Code was beginning to interest me because it seemed like there are always barriers between me and my ideas. Whether it be budget, time, or others. It was time to learn some things myself. I would definitley not be touching the code base because it was being used by customers and they were paying. A down site could be devastating to our cash flow and to our customers ideas of realiabillity of our product.

Getting Started

So I began my own journey into coding. At the time I was pursuing my MBA at the University of Miami and got some advice from a friend, Harrison McGuire, who's also the founder of Several Levels Technology. He pointed me in the direction of Codecademy. I haven't seen him since we graduated two years ago, but I have to thank him for helping me find an initial entry point into my code learning process. Codecademy gave me the hand holding I needed to get started. It was a gentle introduction into the world of code.


I'm sure Codecademy has developed since I learned in their environment, but to me, it was literally my elementarty school for coding. It guided me and gave me a gentle introduction to each language (I tested out HTML, CSS, Python, JavaScript, Ruby, basic git, and command line). It was like I was learning to read for the first time. The code that I enjoyed the most from Codecademy was the Command Line Course. This course made feel really at home with my computer. I'm sure some people come right out of Codecademy swinging, but I'm a deep learner, which means I like to have a deep understanding of what I am working with.

One of the greatest features of the Codecademy platform is that with a pro-membership, you can talk to people who can work through the code with you live. It was a great feature back when I needed that much hand holding.

Dabbling In R

Right around the time that I was experimenting with R, I was taking a number of statistics courses using R programming language at the Unversity Of Miami. The statistics was fascinating for me and R was the first programming language that I used practically. R is an open source project mostly used for research in academia. It's free to use and it is extremely powerful.
Screen Shot 2017-06-24 at 4.26.13 PM.png
The data visualiation above is from this project.

The way that we used R was mostly in real time. Load a data source, install some pre-programmed packages, and use those packages to run some sort of data analysis on our data. From a programming standpoint, R familiarized me with talking to the computer through my keyboard, and loading pre-programmed items from other computers using my keyboard.
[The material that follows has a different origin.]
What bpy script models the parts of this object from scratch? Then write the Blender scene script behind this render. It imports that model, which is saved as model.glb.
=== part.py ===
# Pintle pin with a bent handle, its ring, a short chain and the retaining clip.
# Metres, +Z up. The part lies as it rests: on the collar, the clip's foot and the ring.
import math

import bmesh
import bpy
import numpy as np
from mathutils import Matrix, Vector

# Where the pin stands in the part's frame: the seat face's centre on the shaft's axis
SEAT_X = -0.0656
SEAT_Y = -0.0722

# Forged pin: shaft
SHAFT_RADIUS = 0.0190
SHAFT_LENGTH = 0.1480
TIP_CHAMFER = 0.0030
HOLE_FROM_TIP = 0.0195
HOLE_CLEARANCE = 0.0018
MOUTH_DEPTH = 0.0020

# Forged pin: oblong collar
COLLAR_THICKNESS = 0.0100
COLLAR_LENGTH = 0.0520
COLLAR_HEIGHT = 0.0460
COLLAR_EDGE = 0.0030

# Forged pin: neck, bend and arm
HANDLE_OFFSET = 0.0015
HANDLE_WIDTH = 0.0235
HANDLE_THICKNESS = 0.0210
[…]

Formal Coding Education In Code


For the past year I have been learning a lot through the Bloc platform. This is a well thought out platform that was funded by Silicon Valley VC firm, Shasta Ventures, whose principal Nikhil Basu Trevedi took special interest in and became a board member of.
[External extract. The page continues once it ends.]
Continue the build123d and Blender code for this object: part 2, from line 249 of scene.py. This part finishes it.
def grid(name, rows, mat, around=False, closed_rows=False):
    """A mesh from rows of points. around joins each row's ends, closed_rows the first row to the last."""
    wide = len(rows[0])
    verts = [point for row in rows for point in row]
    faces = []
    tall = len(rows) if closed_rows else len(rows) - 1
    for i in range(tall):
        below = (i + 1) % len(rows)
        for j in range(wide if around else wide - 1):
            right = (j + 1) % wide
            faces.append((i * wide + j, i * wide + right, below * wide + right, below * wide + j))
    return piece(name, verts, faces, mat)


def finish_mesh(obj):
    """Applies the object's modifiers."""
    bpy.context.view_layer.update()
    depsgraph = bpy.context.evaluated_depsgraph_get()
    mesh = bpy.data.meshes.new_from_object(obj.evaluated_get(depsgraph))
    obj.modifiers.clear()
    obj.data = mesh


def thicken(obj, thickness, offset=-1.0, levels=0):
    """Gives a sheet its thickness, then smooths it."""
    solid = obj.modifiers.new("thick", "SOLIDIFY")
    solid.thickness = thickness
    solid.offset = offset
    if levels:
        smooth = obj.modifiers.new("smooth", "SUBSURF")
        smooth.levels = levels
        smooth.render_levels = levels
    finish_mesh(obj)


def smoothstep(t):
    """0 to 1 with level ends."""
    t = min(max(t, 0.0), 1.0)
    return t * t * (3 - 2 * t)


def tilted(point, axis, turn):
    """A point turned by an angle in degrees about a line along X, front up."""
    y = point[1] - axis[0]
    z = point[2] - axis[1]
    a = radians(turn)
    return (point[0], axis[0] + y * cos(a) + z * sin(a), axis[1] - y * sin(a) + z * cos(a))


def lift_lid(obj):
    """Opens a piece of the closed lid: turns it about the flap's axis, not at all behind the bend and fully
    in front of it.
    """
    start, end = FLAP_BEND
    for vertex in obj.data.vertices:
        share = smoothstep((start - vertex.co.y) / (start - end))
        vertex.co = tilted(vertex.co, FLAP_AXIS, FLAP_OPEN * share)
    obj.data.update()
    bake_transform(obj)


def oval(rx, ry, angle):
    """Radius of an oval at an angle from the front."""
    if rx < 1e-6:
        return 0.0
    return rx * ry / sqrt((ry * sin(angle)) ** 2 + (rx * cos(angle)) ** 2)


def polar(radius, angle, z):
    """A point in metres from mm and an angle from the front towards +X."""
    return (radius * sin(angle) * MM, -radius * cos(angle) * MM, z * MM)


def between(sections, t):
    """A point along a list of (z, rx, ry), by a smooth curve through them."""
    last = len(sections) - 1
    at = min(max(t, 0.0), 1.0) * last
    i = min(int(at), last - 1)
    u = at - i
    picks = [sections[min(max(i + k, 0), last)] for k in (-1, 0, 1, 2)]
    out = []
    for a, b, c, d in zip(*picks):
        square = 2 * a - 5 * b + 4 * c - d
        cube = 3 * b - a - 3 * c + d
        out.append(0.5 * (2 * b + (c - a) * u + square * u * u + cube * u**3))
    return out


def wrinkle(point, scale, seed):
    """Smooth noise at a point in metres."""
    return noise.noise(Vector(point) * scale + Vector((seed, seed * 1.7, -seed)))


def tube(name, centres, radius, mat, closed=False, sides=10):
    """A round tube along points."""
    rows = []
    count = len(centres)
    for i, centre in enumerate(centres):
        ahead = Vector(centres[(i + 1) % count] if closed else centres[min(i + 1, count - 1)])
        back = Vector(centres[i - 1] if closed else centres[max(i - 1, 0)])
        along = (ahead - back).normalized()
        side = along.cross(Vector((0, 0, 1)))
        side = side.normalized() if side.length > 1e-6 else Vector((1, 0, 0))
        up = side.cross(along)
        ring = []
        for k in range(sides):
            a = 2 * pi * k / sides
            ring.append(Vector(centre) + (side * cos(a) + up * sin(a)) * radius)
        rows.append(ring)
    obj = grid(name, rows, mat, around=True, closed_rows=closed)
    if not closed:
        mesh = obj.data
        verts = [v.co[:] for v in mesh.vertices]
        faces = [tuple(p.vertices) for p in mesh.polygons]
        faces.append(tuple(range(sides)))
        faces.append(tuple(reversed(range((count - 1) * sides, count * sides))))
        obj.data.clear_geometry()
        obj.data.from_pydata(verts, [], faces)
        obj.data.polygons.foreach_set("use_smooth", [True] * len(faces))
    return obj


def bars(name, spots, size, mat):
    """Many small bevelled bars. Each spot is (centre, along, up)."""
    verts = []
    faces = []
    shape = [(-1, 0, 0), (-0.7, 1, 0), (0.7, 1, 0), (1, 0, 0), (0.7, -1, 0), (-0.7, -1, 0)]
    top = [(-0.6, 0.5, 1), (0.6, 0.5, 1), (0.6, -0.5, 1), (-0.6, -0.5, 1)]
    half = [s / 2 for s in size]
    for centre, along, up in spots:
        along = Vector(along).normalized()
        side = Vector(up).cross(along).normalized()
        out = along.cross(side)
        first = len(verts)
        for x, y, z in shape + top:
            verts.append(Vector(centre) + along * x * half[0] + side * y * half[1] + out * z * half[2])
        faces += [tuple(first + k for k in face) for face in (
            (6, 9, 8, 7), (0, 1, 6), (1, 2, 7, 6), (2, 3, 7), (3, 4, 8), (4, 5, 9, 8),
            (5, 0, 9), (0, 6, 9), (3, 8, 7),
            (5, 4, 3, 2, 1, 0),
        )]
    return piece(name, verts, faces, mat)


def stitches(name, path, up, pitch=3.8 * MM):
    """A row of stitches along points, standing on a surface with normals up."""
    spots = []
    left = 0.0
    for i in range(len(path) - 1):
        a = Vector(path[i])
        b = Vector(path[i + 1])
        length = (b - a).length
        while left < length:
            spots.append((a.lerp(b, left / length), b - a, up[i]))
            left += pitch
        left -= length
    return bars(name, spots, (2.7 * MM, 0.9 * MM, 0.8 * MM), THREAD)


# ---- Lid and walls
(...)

I think one of Bloc's strength is that it has a workflow for assignment submissions through GitHub. This is a great platform to train developers to work on larger software projects. I have adapted a similar workflow in my company for creating new releases to our website.
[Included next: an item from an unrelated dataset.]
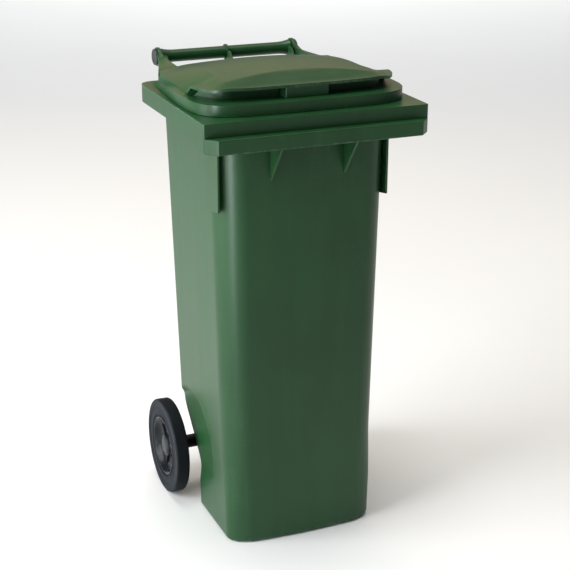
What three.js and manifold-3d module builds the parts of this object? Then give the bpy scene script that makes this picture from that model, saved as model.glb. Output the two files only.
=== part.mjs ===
// Two-wheeled 80 litre refuse bin with a hinged lid, in millimetres.
// +X is to the right seen from the front, +Y to the rear (handle side), +Z up.
// The origin is on the ground, under the middle of the bin's overall box.
import * as THREE from 'three';
import { mergeVertices } from 'three/addons/utils/BufferGeometryUtils.js';
import Module from 'manifold-3d';

const wasm = await Module();
wasm.setup();

// driving dimensions
const wall = 4;               // moulded wall of the body and lid
const gap = 0.35;             // clearance between neighbouring pieces
const rim = {
  half: 220, front: -236, rear: 146, top: 876.5, corner: 30,
  mouthRear: 108, deck: 7,    // the deck behind the mouth that the lid's back edge rests over
  step: 851,                  // top of the lip that the lifting comb takes
  lipFront: -257, lipBottom: 823.5, lipChamfer: 20, skirtBottom: 843,
};
const tub = {
  halfBottom: 155, halfTop: 174, front: -182, frontBulge: 9,
  rearBottom: 104, rearTop: 140, height: 860,
  frontCorner: 52, rearCorner: 22, footRound: 9,
};
const ramp = { footY: 10, footZ: 100, topY: 122 };      // 45 degree wheel bay under the rear wall
const dish = { y: 28, z: 136, radius: 124, depth: 2.5, tilt: 3.2, frontZ: 112, rearZ: 30 };
const gusset = { x: 74, bottom: 749, thick: 4 };
const fin = { bottom: 693, front: -173, back: -120, thick: 4 };
const handle = { y: 240, z: 904, radius: 12.5, half: 142.5, ribX: 137, ribThick: 5.5, collar: 16 };
// the arms widen from the hinge towards the corners of the lid
const hinge = {
  pinRadius: 7, pinDepth: 32, lugRadius: 19, armInner: 143.6, armOuter: 150.6,
  fanFrom: 222, fanTo: 90, fanWidth: 45,
};
const pinHead = { radius: 16.5, thick: 5 };
const lid = {
  half: 211, front: -206, frontBulge: 4, rear: 120, bottom: 877.5, ledge: 897.5,
  frontCorner: 92, rearCorner: 34, taperFrom: -60, taper: 13,
  neckHalf: 160, neckFront: -140, neckBulge: 8, neckCorner: 44, flareFront: -95,
  gripBlockHalf: 43, gripBlockFront: -181,
};
// the crown is a superellipse in plan, whose edge is the visor at the front
const crown = {
  half: 200, front: -183, rear: 118, power: 5,
  bottom: 915, edge: 920.5, rise: 17.5, flat: 0.1, ease: 1.7, rearDrop: 13,
};
const axle = { y: 102, z: 100, radius: 10, half: 195 };
const web = { thick: 7, outerX: 100, innerX: 36, radius: 18 };
const wheel = { radius: 100, outer: 204, inner: 176, shoulder: 4, seatRadius: 63 };
const hub = {
  rimWall: 6, discRadius: 57, discBack: 184, bossRadius: 17.5, boreRadius: 14,
  collarRadius: 22.5, capRadius: 19, capWall: 2.2,
  dishRadius: 38, dishDepth: 13, ribs: 8, ribX: 181, ribWide: 8, ribThick: 3,
};
const ringRadius = { sleeve: 14, innerWasher: 17, outerWasher: 15, clip: 13.5 };

// positions along the axle, outwards from the body
const stack = {
  sleeveIn: web.outerX + web.thick / 2 + 0.5,
  sleeveOut: 168,
  washerThick: 2,
  bossOut: 190,
  clipIn: 192.6,
  clipThick: 1.4,
  capIn: 197.4,
  capOut: 201,
};
const bossIn = stack.sleeveOut + stack.washerThick + 2 * gap;

const materials = {
  body: { color: 0x3a5a3f, roughness: 0.42, metalness: 0 },
  lid: { color: 0x44603f, roughness: 0.4, metalness: 0 },
  rubber: { color: 0x2b3238, roughness: 0.75, metalness: 0 },
  hub: { color: 0x1c2024, roughness: 0.35, metalness: 0 },
  cap: { color: 0x4b5258, roughness: 0.5, metalness: 0 },
  pin: { color: 0x4a4c4b, roughness: 0.55, metalness: 0 },
  blackPlastic: { color: 0x17191b, roughness: 0.5, metalness: 0 },
  blackSteel: { color: 0x202224, roughness: 0.4, metalness: 0.9 },
  steel: { color: 0xa9adb0, roughness: 0.35, metalness: 1 },
};

const object = new THREE.Group();

// ---------- helpers ----------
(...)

Another strength of Bloc is the mentor you get along with your coding course work. You get to work with an experienced coder who can give you perspective on the projects that you are working on. You can also communicate with your mentor via Slack.

I'm still working through the Bloc Software Development Program and am enjoying learning through it.

Finding Mentors From All Over The World On Codementor


I found during my course work at Bloc. I'm a deep learner and I like to dig deep into the material. That being said, having one mentor on Bloc was just not enough! Codementor allowed me to meet coders around the world and gain their unique perspectives on the code I was working on.

One of the key insights that I have found while working on Codementor is that different regions have high concentrations of coders that work in certain languages. For example, when working in Ruby, I often found myself working with coders from Africa; when working with CSS, I often found myself working with someone from India. Unix and server type issues I often found myself working with people from Eastern Europe. I have also found that my code mentors from the United States tend to understand the general frameworks and are more impromptu coders. Overall, I'm having a blast on Codementor, and think they should pair up with Bloc — it would make a great partnership and would improve profitabillity for both companies.


By no means am I anywhere close to the end of my code learning journey. In fact, I believe there's no end to this journey. Thankfully, throughout my code learning journey, I've met some really awesome people and discovered very helpful tools and communities.

I hope my journey will inspire you and that you will find your own unique ways to learn how to code as well!